[A block of data]

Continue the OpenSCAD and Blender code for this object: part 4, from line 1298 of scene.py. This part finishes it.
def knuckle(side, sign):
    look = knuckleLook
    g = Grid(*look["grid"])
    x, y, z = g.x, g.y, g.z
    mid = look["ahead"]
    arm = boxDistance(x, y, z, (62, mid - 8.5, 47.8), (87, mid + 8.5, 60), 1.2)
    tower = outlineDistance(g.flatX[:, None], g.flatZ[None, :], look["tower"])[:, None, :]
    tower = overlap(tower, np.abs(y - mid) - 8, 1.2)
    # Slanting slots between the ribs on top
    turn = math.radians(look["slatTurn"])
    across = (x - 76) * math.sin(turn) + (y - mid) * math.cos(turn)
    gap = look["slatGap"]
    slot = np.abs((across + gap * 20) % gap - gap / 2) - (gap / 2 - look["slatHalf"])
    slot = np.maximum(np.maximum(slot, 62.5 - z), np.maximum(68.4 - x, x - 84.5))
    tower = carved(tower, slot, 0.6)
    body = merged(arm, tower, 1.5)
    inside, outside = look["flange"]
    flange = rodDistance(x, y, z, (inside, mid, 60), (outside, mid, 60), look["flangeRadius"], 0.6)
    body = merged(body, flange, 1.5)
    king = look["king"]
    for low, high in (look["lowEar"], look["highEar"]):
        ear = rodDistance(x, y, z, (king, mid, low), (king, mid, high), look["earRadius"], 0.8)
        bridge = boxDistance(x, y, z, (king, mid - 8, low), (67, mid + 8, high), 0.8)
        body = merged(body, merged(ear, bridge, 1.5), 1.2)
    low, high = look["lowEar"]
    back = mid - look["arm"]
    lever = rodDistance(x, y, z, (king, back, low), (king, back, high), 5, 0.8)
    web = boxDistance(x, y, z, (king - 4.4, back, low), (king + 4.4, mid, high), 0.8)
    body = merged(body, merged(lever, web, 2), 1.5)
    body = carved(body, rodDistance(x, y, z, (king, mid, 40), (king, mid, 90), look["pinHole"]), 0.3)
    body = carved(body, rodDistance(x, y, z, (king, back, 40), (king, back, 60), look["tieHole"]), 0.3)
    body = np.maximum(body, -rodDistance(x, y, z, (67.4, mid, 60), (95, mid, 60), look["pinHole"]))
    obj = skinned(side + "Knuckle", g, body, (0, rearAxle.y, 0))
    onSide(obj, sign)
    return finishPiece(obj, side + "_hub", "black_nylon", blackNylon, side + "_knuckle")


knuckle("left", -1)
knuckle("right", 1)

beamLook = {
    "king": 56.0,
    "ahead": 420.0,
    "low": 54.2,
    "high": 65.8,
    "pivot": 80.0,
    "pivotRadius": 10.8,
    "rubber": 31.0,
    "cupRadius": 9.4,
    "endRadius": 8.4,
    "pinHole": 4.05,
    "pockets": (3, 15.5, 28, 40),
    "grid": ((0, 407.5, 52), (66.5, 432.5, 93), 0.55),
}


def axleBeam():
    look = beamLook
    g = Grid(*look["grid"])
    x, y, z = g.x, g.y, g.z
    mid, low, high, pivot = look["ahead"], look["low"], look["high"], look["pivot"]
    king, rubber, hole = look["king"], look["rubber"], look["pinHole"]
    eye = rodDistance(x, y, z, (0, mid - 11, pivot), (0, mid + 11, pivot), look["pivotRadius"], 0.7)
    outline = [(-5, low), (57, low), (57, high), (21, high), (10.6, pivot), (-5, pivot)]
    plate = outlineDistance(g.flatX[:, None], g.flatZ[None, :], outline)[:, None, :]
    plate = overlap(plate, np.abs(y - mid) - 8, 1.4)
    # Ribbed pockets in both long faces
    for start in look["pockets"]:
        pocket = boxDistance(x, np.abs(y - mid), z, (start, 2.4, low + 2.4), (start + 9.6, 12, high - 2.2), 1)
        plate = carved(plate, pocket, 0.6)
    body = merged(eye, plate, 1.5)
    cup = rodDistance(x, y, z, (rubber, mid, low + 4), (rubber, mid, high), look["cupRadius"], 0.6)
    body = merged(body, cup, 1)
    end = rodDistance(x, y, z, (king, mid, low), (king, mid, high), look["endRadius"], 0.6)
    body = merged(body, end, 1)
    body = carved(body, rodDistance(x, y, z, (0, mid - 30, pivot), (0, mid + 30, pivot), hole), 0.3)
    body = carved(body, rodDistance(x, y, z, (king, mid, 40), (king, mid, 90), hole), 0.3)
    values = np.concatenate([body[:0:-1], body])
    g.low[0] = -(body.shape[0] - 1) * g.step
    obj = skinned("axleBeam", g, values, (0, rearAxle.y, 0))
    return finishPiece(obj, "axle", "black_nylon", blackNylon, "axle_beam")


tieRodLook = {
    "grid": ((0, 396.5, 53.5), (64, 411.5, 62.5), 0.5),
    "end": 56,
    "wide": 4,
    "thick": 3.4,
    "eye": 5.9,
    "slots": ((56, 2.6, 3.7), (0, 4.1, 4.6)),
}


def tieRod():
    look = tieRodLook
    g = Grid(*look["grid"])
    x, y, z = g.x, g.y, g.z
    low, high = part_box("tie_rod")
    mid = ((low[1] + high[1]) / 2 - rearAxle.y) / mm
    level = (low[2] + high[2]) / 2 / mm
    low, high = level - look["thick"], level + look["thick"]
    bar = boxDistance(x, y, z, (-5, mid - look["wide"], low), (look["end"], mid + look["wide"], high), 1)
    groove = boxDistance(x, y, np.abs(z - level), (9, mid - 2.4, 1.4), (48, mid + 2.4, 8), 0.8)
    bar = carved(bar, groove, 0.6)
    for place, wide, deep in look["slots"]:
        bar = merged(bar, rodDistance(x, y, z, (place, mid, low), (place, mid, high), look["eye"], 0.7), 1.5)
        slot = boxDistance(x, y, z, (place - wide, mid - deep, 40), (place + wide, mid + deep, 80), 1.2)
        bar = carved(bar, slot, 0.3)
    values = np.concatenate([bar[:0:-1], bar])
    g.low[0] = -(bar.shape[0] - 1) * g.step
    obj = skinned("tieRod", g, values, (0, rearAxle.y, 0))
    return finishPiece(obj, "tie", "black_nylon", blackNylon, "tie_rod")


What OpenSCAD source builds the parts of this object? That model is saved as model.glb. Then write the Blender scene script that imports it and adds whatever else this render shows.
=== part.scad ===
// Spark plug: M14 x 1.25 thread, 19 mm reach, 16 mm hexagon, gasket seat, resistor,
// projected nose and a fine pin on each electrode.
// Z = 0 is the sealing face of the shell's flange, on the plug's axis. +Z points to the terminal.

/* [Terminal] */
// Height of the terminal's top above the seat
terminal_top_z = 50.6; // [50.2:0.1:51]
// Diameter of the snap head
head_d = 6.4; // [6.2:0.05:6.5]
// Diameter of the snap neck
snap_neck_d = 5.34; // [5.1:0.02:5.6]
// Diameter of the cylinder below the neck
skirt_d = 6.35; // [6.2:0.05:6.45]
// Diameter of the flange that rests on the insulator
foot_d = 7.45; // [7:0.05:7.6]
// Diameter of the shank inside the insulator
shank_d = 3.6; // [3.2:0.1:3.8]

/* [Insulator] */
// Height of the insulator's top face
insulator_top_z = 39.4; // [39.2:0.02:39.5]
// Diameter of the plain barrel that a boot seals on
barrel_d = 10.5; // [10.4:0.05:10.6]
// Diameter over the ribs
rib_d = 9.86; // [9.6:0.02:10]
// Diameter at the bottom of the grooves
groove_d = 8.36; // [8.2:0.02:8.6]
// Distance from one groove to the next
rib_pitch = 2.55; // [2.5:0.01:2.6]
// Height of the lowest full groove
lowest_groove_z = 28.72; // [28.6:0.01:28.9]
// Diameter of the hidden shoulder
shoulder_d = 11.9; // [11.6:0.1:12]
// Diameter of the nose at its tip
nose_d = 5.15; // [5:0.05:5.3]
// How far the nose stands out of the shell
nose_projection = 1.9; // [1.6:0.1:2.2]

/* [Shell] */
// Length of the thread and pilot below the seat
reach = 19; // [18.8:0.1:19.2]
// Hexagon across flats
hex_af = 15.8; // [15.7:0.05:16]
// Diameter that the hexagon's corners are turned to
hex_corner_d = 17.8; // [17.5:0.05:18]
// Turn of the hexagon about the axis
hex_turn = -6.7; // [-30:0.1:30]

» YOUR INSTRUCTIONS
Repeat exactly, and only, the lines from the one containing "What OpenSCAD source" through the one containing "shank_d = 3.6; // [3.2:0.1:3.8]", both included.

» PROBLEM SOLUTION
What OpenSCAD source builds the parts of this object? That model is saved as model.glb. Then write the Blender scene script that imports it and adds whatever else this render shows.
=== part.scad ===
// Spark plug: M14 x 1.25 thread, 19 mm reach, 16 mm hexagon, gasket seat, resistor,
// projected nose and a fine pin on each electrode.
// Z = 0 is the sealing face of the shell's flange, on the plug's axis. +Z points to the terminal.

/* [Terminal] */
// Height of the terminal's top above the seat
terminal_top_z = 50.6; // [50.2:0.1:51]
// Diameter of the snap head
head_d = 6.4; // [6.2:0.05:6.5]
// Diameter of the snap neck
snap_neck_d = 5.34; // [5.1:0.02:5.6]
// Diameter of the cylinder below the neck
skirt_d = 6.35; // [6.2:0.05:6.45]
// Diameter of the flange that rests on the insulator
foot_d = 7.45; // [7:0.05:7.6]
// Diameter of the shank inside the insulator
shank_d = 3.6; // [3.2:0.1:3.8]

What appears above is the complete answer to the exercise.